* Provided material

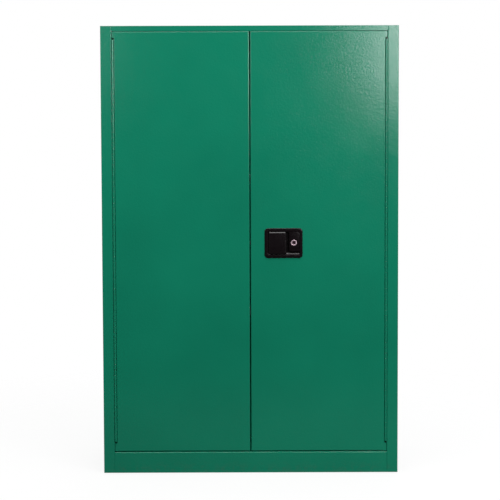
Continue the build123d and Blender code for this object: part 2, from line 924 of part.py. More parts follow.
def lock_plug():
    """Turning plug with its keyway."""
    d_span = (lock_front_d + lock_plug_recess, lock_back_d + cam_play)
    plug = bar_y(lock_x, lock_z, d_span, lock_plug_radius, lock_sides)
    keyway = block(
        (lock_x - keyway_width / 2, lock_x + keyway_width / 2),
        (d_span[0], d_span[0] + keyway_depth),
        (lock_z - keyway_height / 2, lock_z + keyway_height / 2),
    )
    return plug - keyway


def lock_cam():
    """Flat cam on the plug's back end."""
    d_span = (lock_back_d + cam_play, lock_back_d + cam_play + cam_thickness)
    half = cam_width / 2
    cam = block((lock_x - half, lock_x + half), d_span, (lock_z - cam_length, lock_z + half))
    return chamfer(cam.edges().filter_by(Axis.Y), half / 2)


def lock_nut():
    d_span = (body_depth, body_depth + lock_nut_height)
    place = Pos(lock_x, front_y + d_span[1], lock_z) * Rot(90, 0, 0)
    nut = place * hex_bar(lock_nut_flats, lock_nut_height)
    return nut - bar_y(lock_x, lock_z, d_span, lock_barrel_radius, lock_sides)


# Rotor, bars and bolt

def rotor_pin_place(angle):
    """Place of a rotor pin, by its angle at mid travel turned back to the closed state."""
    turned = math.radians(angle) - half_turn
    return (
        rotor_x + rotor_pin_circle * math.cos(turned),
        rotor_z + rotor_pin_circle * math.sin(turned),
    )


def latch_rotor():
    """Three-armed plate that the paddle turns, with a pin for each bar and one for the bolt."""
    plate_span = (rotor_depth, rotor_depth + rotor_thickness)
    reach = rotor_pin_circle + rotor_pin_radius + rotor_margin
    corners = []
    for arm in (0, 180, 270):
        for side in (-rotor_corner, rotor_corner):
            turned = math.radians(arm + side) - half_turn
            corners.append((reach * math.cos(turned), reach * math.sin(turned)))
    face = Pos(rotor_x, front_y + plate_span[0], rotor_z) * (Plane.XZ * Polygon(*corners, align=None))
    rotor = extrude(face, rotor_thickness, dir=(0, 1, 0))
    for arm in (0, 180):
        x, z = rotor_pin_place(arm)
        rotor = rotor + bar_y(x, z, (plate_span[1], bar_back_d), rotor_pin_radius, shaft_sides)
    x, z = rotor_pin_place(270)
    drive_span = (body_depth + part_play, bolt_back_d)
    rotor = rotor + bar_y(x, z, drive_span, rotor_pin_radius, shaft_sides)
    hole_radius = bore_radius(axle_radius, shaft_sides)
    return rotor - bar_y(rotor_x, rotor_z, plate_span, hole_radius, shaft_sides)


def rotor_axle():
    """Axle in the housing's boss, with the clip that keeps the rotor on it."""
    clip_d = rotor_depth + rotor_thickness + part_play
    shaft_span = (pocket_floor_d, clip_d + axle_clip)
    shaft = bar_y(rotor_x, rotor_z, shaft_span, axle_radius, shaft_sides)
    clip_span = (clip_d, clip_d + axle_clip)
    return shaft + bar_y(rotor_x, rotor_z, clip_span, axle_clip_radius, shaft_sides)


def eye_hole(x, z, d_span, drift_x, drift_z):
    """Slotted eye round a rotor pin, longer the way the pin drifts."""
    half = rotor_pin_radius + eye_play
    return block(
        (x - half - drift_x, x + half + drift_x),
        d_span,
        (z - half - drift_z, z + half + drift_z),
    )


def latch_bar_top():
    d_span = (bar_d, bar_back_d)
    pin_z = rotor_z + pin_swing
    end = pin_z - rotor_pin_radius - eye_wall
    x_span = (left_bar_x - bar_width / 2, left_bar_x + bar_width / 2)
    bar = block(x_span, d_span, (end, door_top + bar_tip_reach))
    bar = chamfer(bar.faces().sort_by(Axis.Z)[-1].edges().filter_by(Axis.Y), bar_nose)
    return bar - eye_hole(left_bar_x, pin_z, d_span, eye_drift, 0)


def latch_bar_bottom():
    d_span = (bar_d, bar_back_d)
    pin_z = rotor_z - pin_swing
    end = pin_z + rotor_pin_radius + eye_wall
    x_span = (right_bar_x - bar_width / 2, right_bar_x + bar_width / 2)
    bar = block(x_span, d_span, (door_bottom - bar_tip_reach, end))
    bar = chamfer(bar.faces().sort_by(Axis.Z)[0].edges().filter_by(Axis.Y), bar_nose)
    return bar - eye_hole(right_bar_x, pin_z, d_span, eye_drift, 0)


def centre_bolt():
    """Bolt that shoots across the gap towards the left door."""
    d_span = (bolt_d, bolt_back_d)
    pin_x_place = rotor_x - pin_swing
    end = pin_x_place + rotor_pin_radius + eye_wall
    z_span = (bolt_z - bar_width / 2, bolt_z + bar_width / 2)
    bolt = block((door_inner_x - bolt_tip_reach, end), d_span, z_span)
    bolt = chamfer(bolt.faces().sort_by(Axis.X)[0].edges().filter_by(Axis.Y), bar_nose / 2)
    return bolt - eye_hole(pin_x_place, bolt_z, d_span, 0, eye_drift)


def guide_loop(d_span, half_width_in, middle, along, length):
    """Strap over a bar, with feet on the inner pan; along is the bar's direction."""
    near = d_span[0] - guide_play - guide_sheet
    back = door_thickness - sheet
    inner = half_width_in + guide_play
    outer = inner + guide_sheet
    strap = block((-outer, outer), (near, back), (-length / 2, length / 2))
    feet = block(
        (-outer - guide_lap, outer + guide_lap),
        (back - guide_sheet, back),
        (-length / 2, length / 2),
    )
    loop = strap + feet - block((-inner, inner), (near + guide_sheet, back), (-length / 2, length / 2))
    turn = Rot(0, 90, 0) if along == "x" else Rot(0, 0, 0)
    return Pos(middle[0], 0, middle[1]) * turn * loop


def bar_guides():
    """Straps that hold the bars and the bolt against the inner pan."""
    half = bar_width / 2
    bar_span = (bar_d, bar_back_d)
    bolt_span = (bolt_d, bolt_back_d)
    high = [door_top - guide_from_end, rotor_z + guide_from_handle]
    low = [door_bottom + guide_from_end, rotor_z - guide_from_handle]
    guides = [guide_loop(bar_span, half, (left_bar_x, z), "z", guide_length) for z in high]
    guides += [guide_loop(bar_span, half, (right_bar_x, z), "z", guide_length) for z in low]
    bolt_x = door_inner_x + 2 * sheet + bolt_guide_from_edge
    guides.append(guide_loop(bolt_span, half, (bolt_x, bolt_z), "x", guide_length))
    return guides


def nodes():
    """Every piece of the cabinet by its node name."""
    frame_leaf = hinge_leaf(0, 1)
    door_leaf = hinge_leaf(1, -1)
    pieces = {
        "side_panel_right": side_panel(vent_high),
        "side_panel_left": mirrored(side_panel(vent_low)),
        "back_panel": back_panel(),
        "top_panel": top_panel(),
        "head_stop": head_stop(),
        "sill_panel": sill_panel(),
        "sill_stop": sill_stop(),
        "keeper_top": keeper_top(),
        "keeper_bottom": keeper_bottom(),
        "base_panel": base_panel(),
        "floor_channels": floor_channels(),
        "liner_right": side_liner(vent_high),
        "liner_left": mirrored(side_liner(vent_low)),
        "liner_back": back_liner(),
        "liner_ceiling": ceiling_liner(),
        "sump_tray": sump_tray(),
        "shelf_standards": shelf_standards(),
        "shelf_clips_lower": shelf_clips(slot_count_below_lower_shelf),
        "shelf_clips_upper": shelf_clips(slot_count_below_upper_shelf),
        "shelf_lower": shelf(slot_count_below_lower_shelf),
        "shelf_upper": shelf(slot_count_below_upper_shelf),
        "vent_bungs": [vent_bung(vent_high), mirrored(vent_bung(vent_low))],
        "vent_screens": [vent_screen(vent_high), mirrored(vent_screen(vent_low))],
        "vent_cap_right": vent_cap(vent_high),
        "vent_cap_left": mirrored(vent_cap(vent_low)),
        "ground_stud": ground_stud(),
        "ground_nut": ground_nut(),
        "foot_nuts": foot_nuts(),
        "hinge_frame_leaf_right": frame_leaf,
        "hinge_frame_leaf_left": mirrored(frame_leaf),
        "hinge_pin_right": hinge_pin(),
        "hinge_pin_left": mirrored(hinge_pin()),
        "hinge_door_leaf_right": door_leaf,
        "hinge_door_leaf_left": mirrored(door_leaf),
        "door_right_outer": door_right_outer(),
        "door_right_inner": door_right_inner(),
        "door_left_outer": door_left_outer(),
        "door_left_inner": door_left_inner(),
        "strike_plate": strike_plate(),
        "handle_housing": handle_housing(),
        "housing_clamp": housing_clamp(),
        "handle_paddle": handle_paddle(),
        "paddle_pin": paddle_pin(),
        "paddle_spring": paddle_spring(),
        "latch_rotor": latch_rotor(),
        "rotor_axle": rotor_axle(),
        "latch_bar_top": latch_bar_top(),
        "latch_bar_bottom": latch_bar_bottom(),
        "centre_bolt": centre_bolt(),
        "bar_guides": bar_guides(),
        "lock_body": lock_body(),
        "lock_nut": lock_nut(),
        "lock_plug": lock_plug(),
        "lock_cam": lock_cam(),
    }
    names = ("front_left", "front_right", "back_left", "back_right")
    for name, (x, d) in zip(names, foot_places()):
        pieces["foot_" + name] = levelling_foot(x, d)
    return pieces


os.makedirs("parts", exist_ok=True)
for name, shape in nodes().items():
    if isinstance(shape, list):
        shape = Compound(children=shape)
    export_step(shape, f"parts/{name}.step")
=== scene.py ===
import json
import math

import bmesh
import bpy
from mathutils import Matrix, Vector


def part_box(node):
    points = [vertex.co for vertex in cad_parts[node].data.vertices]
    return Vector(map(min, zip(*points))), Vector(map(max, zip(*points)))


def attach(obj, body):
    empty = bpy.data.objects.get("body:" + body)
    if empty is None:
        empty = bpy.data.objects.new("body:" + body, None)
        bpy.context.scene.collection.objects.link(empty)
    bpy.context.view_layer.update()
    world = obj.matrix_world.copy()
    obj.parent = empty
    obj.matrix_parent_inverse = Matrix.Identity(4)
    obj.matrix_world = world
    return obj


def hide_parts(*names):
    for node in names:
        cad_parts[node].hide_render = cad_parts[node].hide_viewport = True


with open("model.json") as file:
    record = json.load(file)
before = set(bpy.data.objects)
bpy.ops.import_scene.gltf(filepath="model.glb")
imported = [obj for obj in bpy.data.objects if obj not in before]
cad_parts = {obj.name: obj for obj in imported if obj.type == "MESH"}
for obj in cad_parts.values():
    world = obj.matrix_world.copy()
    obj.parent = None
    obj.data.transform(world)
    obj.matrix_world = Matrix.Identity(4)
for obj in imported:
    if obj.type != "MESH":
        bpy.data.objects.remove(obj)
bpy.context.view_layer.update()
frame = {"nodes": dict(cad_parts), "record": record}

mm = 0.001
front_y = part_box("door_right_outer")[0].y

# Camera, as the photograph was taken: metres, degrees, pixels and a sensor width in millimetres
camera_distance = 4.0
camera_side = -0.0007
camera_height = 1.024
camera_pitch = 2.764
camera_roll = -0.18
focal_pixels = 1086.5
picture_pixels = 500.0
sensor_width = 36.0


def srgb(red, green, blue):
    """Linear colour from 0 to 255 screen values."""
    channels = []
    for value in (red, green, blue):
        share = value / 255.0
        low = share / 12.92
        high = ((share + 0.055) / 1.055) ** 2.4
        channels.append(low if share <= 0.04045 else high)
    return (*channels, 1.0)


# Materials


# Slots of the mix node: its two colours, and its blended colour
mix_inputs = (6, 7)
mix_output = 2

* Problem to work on
Copy out only the lines above from the one with "return pieces" to the one with "sensor_width = 36.0", inclusive, exactly as they stand.

* Worked answer
    return pieces


os.makedirs("parts", exist_ok=True)
for name, shape in nodes().items():
    if isinstance(shape, list):
        shape = Compound(children=shape)
    export_step(shape, f"parts/{name}.step")
=== scene.py ===
import json
import math

import bmesh
import bpy
from mathutils import Matrix, Vector


def part_box(node):
    points = [vertex.co for vertex in cad_parts[node].data.vertices]
    return Vector(map(min, zip(*points))), Vector(map(max, zip(*points)))


def attach(obj, body):
    empty = bpy.data.objects.get("body:" + body)
    if empty is None:
        empty = bpy.data.objects.new("body:" + body, None)
        bpy.context.scene.collection.objects.link(empty)
    bpy.context.view_layer.update()
    world = obj.matrix_world.copy()
    obj.parent = empty
    obj.matrix_parent_inverse = Matrix.Identity(4)
    obj.matrix_world = world
    return obj


def hide_parts(*names):
    for node in names:
        cad_parts[node].hide_render = cad_parts[node].hide_viewport = True


with open("model.json") as file:
    record = json.load(file)
before = set(bpy.data.objects)
bpy.ops.import_scene.gltf(filepath="model.glb")
imported = [obj for obj in bpy.data.objects if obj not in before]
cad_parts = {obj.name: obj for obj in imported if obj.type == "MESH"}
for obj in cad_parts.values():
    world = obj.matrix_world.copy()
    obj.parent = None
    obj.data.transform(world)
    obj.matrix_world = Matrix.Identity(4)
for obj in imported:
    if obj.type != "MESH":
        bpy.data.objects.remove(obj)
bpy.context.view_layer.update()
frame = {"nodes": dict(cad_parts), "record": record}

mm = 0.001
front_y = part_box("door_right_outer")[0].y

# Camera, as the photograph was taken: metres, degrees, pixels and a sensor width in millimetres
camera_distance = 4.0
camera_side = -0.0007
camera_height = 1.024
camera_pitch = 2.764
camera_roll = -0.18
focal_pixels = 1086.5
picture_pixels = 500.0
sensor_width = 36.0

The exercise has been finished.